Work required =
Write the material out again, line by line, exactly as it is.

Dataset content =
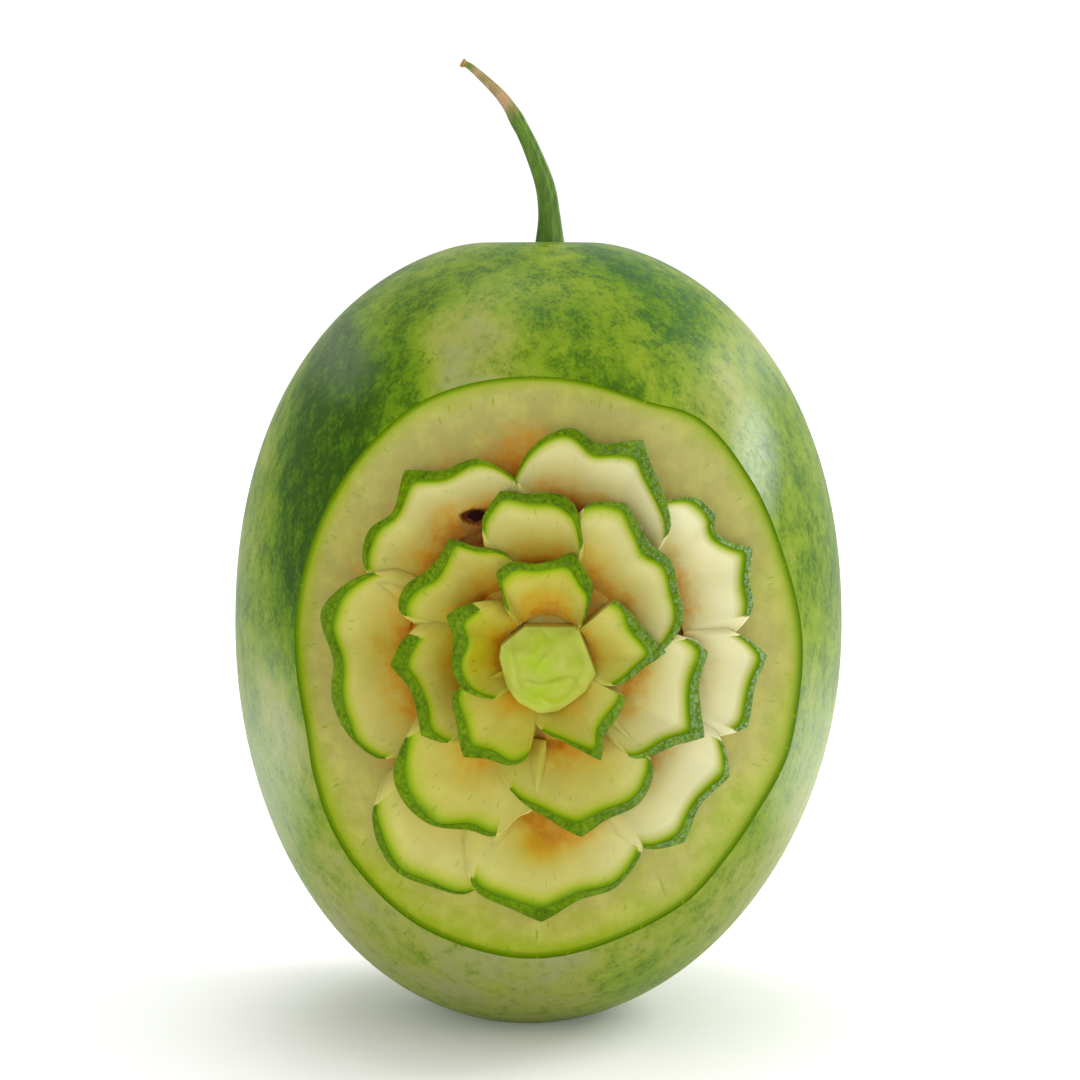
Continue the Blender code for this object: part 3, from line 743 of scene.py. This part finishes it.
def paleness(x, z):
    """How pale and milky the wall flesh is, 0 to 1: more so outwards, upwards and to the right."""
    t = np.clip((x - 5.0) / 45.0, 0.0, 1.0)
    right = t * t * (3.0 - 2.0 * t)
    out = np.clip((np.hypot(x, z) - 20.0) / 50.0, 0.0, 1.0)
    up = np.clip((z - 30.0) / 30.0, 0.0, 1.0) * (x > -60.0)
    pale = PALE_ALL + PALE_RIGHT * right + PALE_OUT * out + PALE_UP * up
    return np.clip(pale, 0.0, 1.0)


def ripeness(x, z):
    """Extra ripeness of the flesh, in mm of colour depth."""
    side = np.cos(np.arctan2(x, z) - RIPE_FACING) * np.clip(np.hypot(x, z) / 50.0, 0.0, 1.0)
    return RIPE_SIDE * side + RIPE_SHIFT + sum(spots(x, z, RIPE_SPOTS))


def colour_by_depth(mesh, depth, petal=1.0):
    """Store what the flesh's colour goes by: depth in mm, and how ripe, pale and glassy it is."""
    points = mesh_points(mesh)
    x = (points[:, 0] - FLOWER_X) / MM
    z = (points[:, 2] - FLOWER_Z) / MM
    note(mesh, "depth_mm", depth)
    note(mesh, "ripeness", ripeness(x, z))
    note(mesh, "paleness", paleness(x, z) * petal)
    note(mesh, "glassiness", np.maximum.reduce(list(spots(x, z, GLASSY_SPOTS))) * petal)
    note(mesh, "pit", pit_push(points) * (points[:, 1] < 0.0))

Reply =
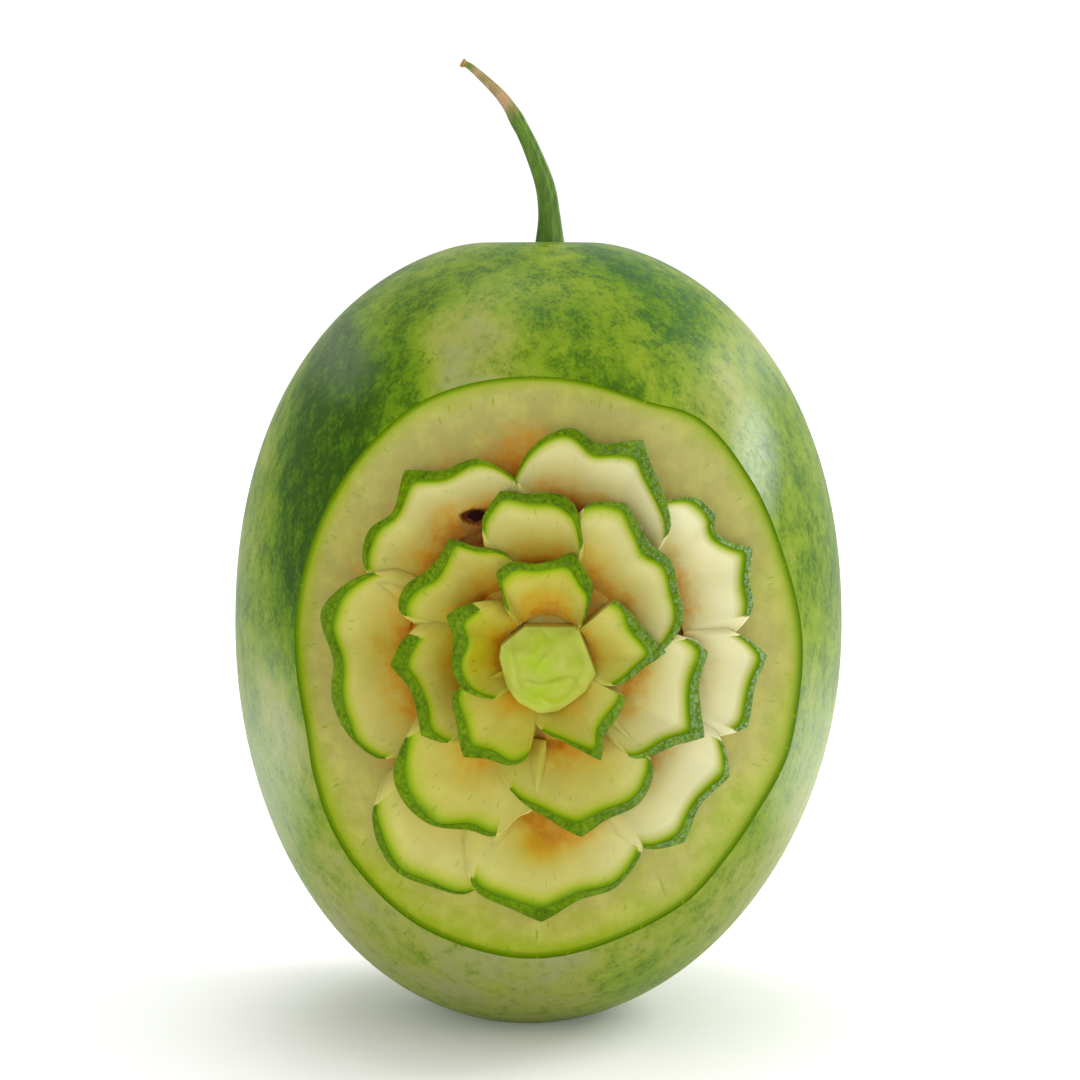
Continue the Blender code for this object: part 3, from line 743 of scene.py. This part finishes it.
def paleness(x, z):
    """How pale and milky the wall flesh is, 0 to 1: more so outwards, upwards and to the right."""
    t = np.clip((x - 5.0) / 45.0, 0.0, 1.0)
    right = t * t * (3.0 - 2.0 * t)
    out = np.clip((np.hypot(x, z) - 20.0) / 50.0, 0.0, 1.0)
    up = np.clip((z - 30.0) / 30.0, 0.0, 1.0) * (x > -60.0)
    pale = PALE_ALL + PALE_RIGHT * right + PALE_OUT * out + PALE_UP * up
    return np.clip(pale, 0.0, 1.0)


def ripeness(x, z):
    """Extra ripeness of the flesh, in mm of colour depth."""
    side = np.cos(np.arctan2(x, z) - RIPE_FACING) * np.clip(np.hypot(x, z) / 50.0, 0.0, 1.0)
    return RIPE_SIDE * side + RIPE_SHIFT + sum(spots(x, z, RIPE_SPOTS))


def colour_by_depth(mesh, depth, petal=1.0):
    """Store what the flesh's colour goes by: depth in mm, and how ripe, pale and glassy it is."""
    points = mesh_points(mesh)
    x = (points[:, 0] - FLOWER_X) / MM
    z = (points[:, 2] - FLOWER_Z) / MM
    note(mesh, "depth_mm", depth)
    note(mesh, "ripeness", ripeness(x, z))
    note(mesh, "paleness", paleness(x, z) * petal)
    note(mesh, "glassiness", np.maximum.reduce(list(spots(x, z, GLASSY_SPOTS))) * petal)
    note(mesh, "pit", pit_push(points) * (points[:, 1] < 0.0))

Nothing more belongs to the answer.